Knowledge bases that lack formal structure and semantics also don’t qualify as knowledge graphs. One such example is a Q&A knowledge base about a product. Another is an expert system with data organized in a non-graph format that uses automated inference (e.g., a set of ‘if-then’ rules) to facilitate analysis.
An essential characteristic of a knowledge graph is that entity descriptions should be interlinked with one another. Each entity definition should include references to other entities, forming the basis of the graph structure.
Knowledge graphs are powerful frameworks for organizing data and metadata, designed to meet specific criteria and purposes. They are not software. Instead, the data and associated metadata of one knowledge graph can be used and reused by various independent systems to enable diverse functionalities.
A variety of software applications leverage knowledge graphs. This includes databases for structured queries, automated reasoners for inferring new relationships, full-text search engines for efficient content searches, editing and curation tools for modifying and extending knowledge graphs and countless more.
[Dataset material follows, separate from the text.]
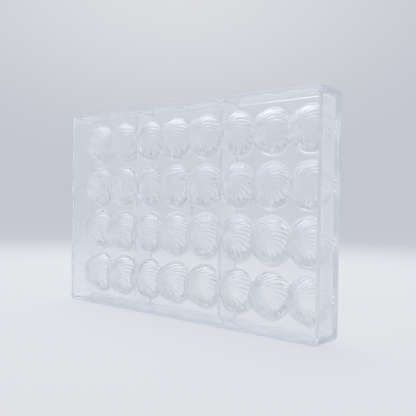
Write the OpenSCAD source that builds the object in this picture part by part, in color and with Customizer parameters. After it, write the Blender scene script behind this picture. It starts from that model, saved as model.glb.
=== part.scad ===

Knowledge graphs have the potential to redefine the way we organize, interpret and use our data. Their ability to interconnect diverse data sources and capture complex relationships enables them to gain deeper insights and make more informed decisions. It also unlocks new possibilities for collaboration and innovation. As advancements in this technology continue to evolve, we can expect them to become even more sophisticated and powerful, bringing greater value to enterprise data.